Task instructions: Begin at the first line and end at the line containing "edge, raw top edge.". Extract exactly those lines.

Supplied information:
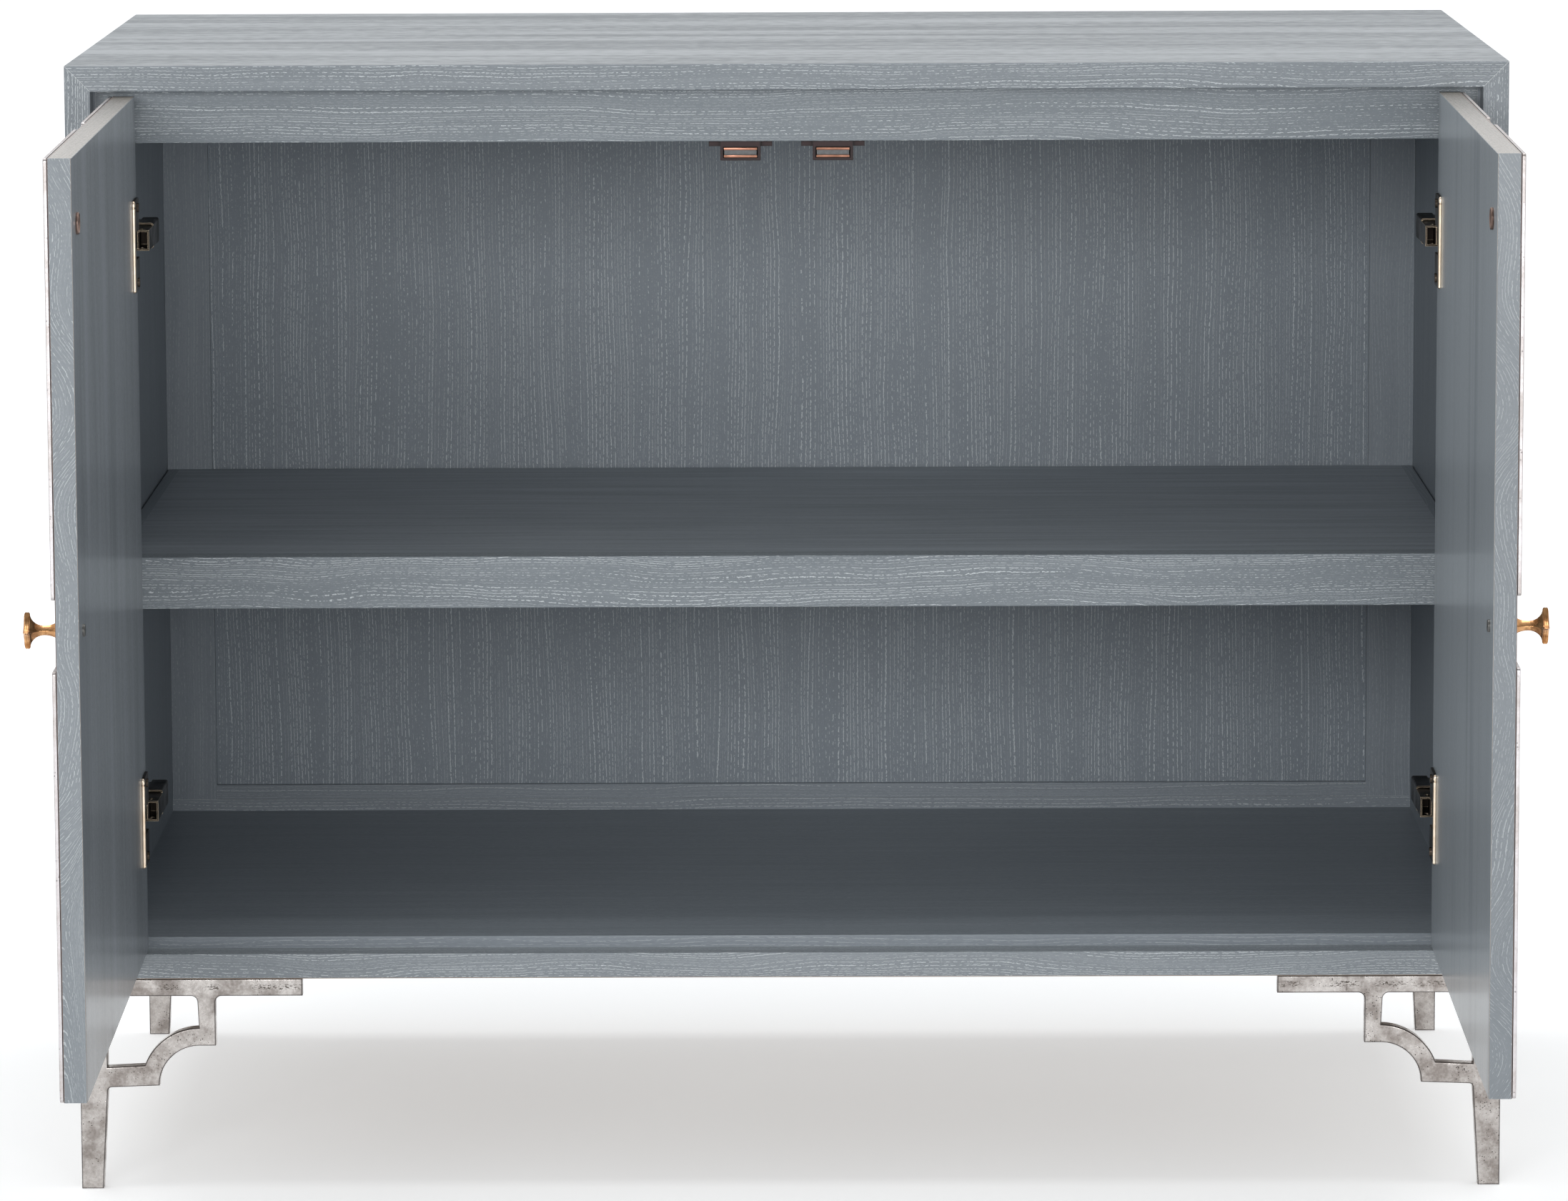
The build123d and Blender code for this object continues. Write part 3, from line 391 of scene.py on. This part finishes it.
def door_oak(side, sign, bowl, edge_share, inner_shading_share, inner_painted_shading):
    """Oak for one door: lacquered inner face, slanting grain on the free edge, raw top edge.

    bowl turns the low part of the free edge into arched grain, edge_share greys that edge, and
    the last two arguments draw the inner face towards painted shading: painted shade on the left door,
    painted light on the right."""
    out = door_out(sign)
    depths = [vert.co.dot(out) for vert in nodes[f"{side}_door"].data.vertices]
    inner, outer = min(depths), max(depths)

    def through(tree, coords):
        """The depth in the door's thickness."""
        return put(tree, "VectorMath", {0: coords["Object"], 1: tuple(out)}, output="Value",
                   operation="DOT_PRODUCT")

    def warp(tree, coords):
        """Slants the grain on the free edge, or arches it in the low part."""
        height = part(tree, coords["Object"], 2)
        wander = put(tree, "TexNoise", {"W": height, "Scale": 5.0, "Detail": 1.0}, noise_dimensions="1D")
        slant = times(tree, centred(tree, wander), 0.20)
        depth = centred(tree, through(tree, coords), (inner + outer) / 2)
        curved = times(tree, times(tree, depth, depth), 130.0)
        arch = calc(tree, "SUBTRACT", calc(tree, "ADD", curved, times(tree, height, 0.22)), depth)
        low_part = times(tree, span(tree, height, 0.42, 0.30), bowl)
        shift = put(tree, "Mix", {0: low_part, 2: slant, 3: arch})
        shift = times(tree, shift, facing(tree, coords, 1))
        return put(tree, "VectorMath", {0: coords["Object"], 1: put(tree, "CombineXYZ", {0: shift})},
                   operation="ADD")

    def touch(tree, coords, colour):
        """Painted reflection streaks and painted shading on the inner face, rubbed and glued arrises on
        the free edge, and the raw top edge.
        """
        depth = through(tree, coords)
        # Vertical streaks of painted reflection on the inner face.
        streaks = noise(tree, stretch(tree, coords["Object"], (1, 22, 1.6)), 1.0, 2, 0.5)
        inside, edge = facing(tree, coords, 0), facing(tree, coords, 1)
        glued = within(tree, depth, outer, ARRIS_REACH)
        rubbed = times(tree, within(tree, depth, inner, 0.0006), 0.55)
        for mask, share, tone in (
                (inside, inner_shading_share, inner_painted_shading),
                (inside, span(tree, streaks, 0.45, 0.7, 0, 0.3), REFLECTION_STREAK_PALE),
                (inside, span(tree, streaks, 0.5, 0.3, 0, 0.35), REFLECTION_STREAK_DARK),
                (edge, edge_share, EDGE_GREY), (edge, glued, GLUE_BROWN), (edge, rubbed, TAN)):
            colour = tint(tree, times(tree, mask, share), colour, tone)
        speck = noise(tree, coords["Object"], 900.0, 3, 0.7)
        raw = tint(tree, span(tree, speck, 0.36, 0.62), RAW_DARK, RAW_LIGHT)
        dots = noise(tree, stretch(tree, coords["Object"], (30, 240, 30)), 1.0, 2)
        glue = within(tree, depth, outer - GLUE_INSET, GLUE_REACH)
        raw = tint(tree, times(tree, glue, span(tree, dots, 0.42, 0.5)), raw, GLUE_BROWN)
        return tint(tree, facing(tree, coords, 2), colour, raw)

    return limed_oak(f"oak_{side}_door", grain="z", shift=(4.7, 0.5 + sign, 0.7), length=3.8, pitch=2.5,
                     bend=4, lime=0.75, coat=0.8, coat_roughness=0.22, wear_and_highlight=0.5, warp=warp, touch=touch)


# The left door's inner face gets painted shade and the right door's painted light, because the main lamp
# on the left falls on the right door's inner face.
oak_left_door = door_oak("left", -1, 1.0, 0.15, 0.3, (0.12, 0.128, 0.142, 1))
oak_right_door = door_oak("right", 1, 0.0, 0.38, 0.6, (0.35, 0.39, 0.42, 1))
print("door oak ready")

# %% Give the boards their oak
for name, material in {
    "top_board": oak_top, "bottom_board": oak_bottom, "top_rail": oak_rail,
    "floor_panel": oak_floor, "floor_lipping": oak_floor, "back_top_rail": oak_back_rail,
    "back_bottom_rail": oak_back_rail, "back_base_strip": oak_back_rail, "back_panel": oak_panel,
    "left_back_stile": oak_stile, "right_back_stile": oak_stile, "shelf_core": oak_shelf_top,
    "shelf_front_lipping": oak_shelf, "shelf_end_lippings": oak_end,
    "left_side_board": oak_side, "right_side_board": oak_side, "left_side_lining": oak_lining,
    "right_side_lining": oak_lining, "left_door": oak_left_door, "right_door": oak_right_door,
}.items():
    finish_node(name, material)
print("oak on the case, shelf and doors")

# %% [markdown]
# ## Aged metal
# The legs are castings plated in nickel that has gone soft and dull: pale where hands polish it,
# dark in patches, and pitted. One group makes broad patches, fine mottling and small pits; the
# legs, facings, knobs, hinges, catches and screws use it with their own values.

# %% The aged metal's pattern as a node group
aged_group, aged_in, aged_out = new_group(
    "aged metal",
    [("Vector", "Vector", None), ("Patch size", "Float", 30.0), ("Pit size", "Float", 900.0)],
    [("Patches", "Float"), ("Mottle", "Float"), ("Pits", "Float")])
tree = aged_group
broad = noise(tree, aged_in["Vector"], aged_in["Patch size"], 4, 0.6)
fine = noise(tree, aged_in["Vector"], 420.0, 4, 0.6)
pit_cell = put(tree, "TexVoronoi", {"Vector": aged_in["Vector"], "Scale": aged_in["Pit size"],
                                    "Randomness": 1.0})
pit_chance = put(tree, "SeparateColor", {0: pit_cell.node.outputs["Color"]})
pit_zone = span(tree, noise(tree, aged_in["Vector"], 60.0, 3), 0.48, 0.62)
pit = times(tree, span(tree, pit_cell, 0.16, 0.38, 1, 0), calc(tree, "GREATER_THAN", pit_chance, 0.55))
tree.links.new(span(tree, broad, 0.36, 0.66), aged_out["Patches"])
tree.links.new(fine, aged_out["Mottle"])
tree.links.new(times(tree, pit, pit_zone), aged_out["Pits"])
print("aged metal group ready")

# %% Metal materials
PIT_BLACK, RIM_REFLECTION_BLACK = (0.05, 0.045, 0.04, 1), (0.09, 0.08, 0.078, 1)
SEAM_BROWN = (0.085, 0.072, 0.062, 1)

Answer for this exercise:
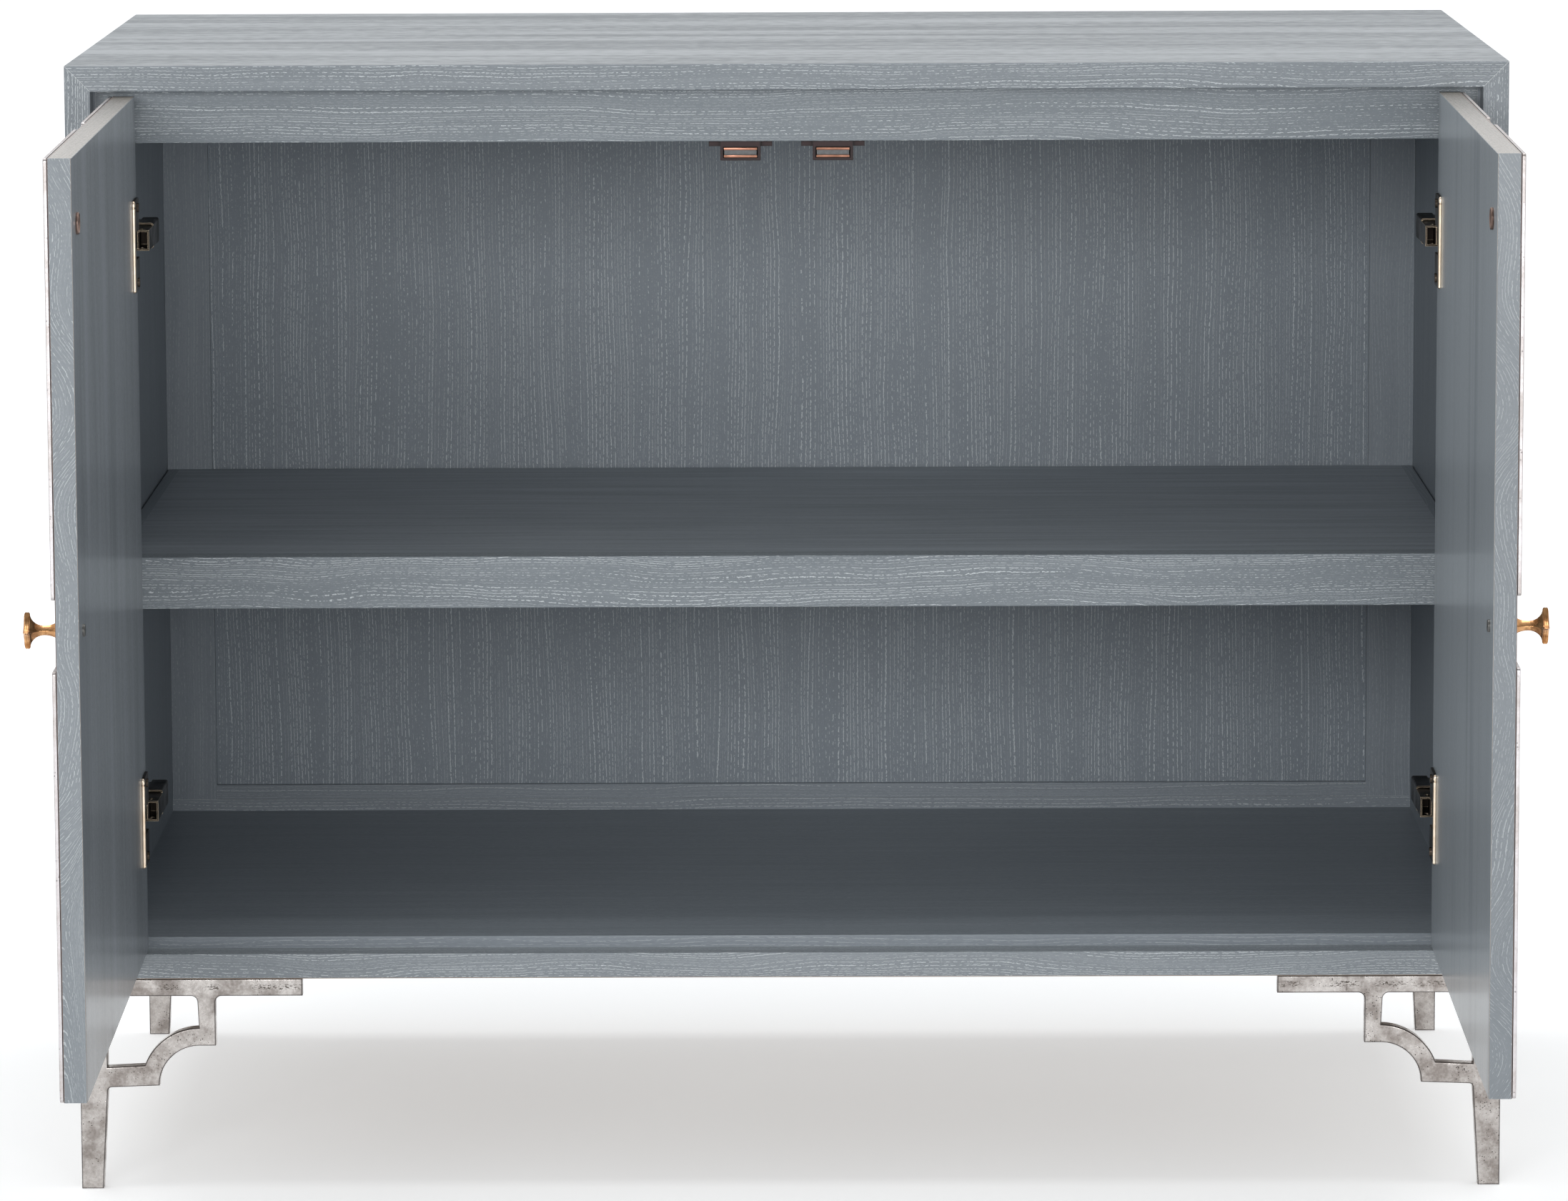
The build123d and Blender code for this object continues. Write part 3, from line 391 of scene.py on. This part finishes it.
def door_oak(side, sign, bowl, edge_share, inner_shading_share, inner_painted_shading):
    """Oak for one door: lacquered inner face, slanting grain on the free edge, raw top edge.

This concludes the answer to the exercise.